» **What is needed**
Look through the material below and copy exactly the lines from the line with "hide_parts(latch_name)" to the line with "return (camera_ray *", those two lines included.

» **Available data**
Start
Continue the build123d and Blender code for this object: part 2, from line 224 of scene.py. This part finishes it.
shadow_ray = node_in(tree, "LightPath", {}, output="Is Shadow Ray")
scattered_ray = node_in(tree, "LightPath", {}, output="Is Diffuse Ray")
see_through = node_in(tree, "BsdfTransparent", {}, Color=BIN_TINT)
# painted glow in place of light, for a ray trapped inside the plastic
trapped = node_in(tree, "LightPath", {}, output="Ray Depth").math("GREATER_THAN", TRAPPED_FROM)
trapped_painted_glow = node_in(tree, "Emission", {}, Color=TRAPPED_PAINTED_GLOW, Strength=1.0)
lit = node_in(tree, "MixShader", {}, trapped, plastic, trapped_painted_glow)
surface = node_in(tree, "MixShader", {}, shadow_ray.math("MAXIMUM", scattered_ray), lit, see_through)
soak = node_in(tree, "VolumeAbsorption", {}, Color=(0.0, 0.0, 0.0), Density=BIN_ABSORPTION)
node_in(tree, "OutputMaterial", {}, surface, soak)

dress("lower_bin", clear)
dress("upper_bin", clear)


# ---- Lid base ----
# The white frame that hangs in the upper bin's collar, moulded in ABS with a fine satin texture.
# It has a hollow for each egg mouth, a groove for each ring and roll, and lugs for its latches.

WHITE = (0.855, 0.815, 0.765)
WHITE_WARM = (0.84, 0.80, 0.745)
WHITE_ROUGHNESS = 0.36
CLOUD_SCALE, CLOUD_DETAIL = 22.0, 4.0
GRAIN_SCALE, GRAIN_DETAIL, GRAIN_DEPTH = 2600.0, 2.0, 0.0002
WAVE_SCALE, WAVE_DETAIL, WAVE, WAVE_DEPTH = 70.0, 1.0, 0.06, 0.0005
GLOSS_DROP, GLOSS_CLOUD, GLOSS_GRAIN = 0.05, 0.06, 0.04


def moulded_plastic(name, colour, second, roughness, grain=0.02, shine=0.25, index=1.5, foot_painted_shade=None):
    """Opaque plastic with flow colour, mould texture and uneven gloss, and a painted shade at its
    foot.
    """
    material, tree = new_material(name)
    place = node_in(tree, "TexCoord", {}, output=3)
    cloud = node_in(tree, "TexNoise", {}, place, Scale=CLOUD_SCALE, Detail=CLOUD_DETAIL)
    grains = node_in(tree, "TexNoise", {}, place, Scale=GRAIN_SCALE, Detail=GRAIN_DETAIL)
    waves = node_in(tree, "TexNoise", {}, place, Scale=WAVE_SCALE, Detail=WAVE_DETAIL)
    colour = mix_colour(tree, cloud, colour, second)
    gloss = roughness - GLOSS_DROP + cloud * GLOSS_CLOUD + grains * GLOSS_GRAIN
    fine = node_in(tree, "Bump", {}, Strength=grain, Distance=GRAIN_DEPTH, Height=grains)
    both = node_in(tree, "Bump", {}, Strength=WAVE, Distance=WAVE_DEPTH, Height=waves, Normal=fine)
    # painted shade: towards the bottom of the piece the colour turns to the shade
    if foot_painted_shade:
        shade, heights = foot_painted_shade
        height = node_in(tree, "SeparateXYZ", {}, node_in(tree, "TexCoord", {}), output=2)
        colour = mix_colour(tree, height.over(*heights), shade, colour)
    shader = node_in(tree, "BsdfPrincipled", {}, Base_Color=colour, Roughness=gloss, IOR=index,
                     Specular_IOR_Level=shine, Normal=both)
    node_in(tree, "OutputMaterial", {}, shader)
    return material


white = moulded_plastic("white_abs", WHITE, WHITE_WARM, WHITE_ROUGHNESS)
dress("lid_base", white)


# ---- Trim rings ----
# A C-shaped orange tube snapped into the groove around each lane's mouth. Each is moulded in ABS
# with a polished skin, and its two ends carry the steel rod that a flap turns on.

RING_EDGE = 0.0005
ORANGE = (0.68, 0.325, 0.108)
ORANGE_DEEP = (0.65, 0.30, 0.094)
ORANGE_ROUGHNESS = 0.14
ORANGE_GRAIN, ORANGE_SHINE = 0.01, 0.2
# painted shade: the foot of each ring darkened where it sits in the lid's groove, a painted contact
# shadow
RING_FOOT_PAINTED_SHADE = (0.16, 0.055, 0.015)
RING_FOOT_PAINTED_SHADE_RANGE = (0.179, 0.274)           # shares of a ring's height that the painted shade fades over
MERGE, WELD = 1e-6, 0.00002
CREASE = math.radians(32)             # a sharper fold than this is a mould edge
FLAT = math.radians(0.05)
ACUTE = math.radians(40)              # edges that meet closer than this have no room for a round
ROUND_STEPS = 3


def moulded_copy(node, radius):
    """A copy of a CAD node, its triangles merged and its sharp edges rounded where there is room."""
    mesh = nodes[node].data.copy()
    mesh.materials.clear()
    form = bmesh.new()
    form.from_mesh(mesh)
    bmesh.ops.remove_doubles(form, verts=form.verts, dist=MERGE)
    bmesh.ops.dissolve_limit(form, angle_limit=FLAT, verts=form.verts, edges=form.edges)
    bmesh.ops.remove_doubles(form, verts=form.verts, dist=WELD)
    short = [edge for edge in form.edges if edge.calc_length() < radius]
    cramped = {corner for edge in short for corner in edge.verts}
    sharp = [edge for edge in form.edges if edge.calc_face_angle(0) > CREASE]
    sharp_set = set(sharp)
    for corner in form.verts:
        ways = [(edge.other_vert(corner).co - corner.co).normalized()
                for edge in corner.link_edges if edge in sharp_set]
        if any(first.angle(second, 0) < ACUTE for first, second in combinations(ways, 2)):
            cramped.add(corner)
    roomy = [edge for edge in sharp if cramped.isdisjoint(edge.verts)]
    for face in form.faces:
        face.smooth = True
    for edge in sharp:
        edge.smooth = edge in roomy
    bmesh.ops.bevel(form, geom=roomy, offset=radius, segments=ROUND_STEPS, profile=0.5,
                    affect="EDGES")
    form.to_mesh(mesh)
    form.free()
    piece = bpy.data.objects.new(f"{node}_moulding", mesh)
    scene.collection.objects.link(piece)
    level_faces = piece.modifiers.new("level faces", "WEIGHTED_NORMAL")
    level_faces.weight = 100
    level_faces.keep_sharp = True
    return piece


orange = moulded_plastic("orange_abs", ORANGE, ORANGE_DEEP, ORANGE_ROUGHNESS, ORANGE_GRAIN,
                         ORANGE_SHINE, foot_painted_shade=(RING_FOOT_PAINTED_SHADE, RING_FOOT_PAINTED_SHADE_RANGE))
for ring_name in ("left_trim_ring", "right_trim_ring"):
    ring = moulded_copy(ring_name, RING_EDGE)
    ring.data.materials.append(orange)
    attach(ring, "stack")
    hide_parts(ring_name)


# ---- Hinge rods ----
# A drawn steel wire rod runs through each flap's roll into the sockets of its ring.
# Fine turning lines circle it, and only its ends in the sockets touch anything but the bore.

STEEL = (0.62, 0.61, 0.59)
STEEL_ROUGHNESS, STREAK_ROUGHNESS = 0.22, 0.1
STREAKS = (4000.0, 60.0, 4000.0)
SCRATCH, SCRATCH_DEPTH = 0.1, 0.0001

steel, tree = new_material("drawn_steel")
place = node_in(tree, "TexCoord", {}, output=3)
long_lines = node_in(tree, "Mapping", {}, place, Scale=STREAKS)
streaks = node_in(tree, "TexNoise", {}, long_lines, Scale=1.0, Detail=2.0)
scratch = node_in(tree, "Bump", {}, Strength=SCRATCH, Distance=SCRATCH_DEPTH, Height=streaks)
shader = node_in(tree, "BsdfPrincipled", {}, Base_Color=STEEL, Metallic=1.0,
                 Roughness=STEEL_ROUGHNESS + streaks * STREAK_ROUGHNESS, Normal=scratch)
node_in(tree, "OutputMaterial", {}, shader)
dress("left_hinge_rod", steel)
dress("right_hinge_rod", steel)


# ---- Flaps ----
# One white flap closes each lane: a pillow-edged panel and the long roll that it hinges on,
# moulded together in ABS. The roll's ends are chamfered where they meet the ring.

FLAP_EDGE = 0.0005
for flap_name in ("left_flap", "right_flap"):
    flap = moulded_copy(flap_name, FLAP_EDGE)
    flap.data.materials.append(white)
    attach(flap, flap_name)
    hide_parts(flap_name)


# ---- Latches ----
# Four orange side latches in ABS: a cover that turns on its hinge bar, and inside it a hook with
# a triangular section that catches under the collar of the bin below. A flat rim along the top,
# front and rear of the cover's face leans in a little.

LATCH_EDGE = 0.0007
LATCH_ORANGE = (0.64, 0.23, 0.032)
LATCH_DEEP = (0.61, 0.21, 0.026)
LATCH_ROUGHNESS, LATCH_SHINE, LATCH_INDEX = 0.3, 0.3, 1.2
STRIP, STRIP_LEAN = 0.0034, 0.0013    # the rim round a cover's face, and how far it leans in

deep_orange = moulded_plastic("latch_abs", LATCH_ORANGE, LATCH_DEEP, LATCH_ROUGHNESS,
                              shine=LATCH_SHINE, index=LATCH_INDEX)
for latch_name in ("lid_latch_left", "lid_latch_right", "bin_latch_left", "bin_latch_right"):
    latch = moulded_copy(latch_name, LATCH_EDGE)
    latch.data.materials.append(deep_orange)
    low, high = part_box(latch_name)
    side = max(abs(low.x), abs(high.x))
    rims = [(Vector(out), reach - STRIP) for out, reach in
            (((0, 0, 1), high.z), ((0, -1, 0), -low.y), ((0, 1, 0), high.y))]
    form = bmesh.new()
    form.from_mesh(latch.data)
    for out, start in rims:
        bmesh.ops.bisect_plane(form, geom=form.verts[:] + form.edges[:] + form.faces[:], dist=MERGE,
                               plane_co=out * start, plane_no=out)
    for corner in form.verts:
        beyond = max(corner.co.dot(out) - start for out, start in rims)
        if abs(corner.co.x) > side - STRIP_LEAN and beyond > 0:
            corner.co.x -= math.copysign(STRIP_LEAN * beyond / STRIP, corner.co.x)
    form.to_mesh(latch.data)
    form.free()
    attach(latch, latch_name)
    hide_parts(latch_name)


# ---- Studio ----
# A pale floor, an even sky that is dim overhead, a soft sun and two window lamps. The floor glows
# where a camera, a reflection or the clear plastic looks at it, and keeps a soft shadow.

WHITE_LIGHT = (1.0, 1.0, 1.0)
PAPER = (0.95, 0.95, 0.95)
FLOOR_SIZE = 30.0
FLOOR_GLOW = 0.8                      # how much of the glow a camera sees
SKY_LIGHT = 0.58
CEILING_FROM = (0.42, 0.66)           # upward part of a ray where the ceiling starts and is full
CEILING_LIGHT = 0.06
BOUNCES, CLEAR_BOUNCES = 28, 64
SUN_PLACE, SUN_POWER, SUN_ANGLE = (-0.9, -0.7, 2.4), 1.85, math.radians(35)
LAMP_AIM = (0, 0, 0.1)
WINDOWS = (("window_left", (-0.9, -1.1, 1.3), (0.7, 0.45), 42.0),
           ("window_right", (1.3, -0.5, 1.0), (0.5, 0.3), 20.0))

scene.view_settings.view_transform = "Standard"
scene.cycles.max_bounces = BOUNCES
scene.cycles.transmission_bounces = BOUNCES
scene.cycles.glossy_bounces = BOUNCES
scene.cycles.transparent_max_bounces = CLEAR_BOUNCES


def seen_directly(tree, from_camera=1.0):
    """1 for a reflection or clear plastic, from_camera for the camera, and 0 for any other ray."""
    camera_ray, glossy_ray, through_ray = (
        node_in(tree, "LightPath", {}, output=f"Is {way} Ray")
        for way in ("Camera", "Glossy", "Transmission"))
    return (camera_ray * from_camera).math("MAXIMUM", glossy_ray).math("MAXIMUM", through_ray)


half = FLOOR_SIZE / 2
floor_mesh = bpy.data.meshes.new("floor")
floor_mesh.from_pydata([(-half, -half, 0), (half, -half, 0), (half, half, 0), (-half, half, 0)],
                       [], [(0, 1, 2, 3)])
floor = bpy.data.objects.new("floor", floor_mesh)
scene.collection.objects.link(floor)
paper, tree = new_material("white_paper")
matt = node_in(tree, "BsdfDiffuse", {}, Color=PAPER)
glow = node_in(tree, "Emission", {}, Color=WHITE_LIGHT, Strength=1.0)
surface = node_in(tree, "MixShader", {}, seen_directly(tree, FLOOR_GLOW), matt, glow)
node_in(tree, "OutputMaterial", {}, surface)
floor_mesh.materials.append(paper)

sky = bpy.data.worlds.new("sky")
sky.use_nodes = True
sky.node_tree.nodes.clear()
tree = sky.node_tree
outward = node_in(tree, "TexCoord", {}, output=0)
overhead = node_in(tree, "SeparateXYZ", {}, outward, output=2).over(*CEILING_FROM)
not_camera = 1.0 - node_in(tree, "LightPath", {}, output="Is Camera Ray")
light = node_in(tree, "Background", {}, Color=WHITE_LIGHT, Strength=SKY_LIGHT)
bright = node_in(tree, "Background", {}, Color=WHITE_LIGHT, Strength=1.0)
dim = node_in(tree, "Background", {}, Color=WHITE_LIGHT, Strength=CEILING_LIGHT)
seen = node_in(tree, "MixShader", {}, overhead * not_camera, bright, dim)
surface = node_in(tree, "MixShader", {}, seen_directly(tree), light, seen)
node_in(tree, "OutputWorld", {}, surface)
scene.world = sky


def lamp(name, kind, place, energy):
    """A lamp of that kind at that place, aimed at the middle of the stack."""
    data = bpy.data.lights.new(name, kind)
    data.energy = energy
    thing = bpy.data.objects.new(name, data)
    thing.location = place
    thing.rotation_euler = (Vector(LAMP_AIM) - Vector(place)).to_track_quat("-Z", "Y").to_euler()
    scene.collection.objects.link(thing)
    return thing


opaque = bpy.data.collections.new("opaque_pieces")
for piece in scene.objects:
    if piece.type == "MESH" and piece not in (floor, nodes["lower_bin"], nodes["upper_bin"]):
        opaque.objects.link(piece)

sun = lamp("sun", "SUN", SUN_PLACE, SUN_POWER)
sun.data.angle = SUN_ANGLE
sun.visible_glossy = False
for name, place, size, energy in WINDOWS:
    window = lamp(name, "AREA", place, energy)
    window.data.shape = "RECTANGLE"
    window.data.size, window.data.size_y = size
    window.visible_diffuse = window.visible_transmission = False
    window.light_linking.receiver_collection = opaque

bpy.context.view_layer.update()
End
» **The solution**
    hide_parts(latch_name)


# ---- Studio ----
# A pale floor, an even sky that is dim overhead, a soft sun and two window lamps. The floor glows
# where a camera, a reflection or the clear plastic looks at it, and keeps a soft shadow.

WHITE_LIGHT = (1.0, 1.0, 1.0)
PAPER = (0.95, 0.95, 0.95)
FLOOR_SIZE = 30.0
FLOOR_GLOW = 0.8                      # how much of the glow a camera sees
SKY_LIGHT = 0.58
CEILING_FROM = (0.42, 0.66)           # upward part of a ray where the ceiling starts and is full
CEILING_LIGHT = 0.06
BOUNCES, CLEAR_BOUNCES = 28, 64
SUN_PLACE, SUN_POWER, SUN_ANGLE = (-0.9, -0.7, 2.4), 1.85, math.radians(35)
LAMP_AIM = (0, 0, 0.1)
WINDOWS = (("window_left", (-0.9, -1.1, 1.3), (0.7, 0.45), 42.0),
           ("window_right", (1.3, -0.5, 1.0), (0.5, 0.3), 20.0))

scene.view_settings.view_transform = "Standard"
scene.cycles.max_bounces = BOUNCES
scene.cycles.transmission_bounces = BOUNCES
scene.cycles.glossy_bounces = BOUNCES
scene.cycles.transparent_max_bounces = CLEAR_BOUNCES


def seen_directly(tree, from_camera=1.0):
    """1 for a reflection or clear plastic, from_camera for the camera, and 0 for any other ray."""
    camera_ray, glossy_ray, through_ray = (
        node_in(tree, "LightPath", {}, output=f"Is {way} Ray")
        for way in ("Camera", "Glossy", "Transmission"))
    return (camera_ray * from_camera).math("MAXIMUM", glossy_ray).math("MAXIMUM", through_ray)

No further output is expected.